光宇是師范學校的畢業生,做了一輩子中學語文老師。他告訴我,晚年的祖母曾不無夸口地告訴他,蔡家的文脈源自于她。祖母娘家在祖父溫嶺老家的鄰村,她的父親比我祖父更早派人上南田島開荒,因此可以說是“富二代”。據光宇回憶,祖母年輕時不僅相貌出眾,且擅長交際,雖不曾念書,聽人誦經時常常過耳不忘。而祖父的特點是勤勞和仁慈。光宇告訴我兩則故事:其一,有位長工活干得好,祖父便在自己的土地上為他蓋新房娶媳婦;其二,家中老黃牛干不動活兒后,通常農民會宰殺或賣掉,祖父卻養它終老并葬之。
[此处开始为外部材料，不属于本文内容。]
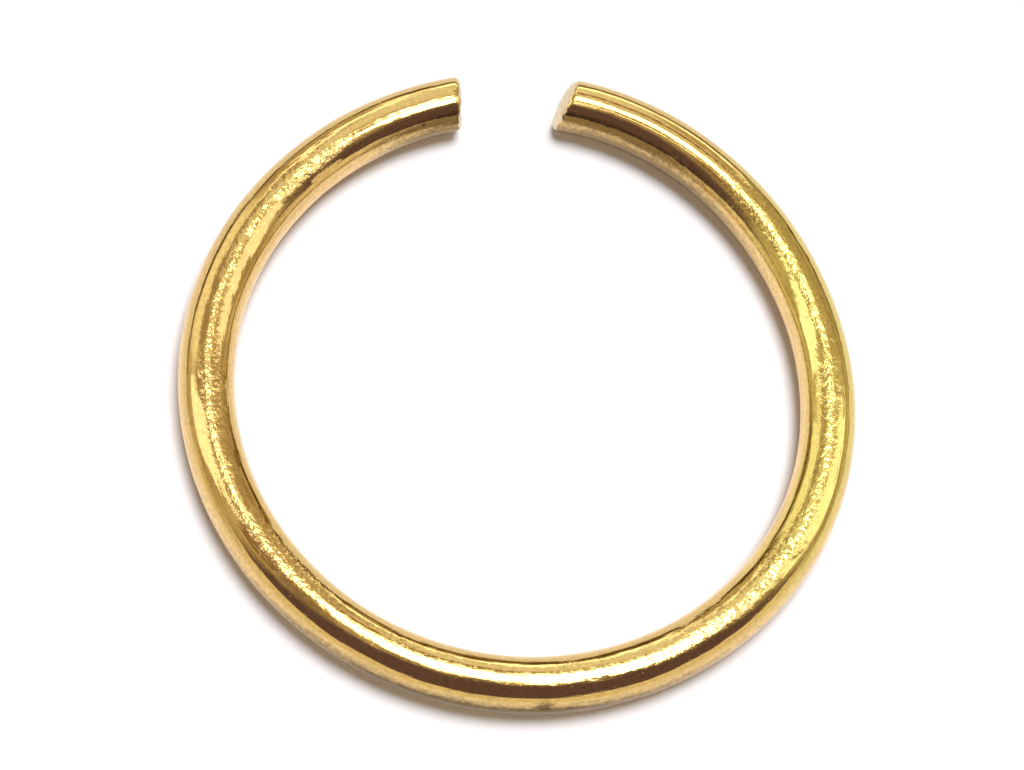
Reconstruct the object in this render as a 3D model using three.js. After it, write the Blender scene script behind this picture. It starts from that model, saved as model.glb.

我的母親自信(八十多歲時仍喜歡指指點點)、能干(續弦的外婆的長女)、果斷(那使她失去很多)。據光宇回憶,1948年,蔡家遷回溫嶺以后,南田的土地和莊稼就交給她打理。另一方面,由于讀書太少,又造成她壓抑、多疑和不服輸的復雜心態。她的粗心使得比我早十九年出生的姐姐幼時夭折,同時也為我來到世上提供了理由。而母親的堅強則是一筆無形資產,始終激勵并保護著我。
言歸正傳。我降生那天恰好是三月三日,連日陰雨的天氣突然放晴。當天父親便從杜甫的詩作《麗人行》中獲得靈感,為我取了“天新”這個名字,那首約作于753年的七言古詩開頭一句是這樣寫的:
三月三日天氣新,長安水邊多麗人。
長大以后我才了解,杜甫的詩歌大多是憂國憂民的,《麗人行》也是一首批判詩,開頭幾行應該算是例外了。20世紀90年代初,我在北京海淀區中關村的中國科學院數學研究所訪問。有一天,我從《北京晚報》的中縫廣告欄上得知,東城區有家影院在放映一部名為《麗人行》的老電影,便大老遠換乘好幾輛公交車趕過去,結果卻被告知臨時換片了。
(1) 黃巖,原為浙江沿海的一個縣,以“黃巖蜜橘”聞名。始設于唐代(675),初名永寧,690年改名黃巖。元代升州。1989年撤縣設市,1994年又成為臺州市的一個主城區。
(2) 參見經濟學家、北京大學教授張友仁(1923—2015)撰寫的《懷念蔡海南》,載《黃巖中學紀念文叢》(2000)。
(3) 另載清華校友網和《西南聯大校友通訊》第38期(2010年3月)。
(4) 楊昌浚(1825—1897),湖南婁底人。1869年任浙江巡撫,1877年因“楊乃武與小白菜案”被革職。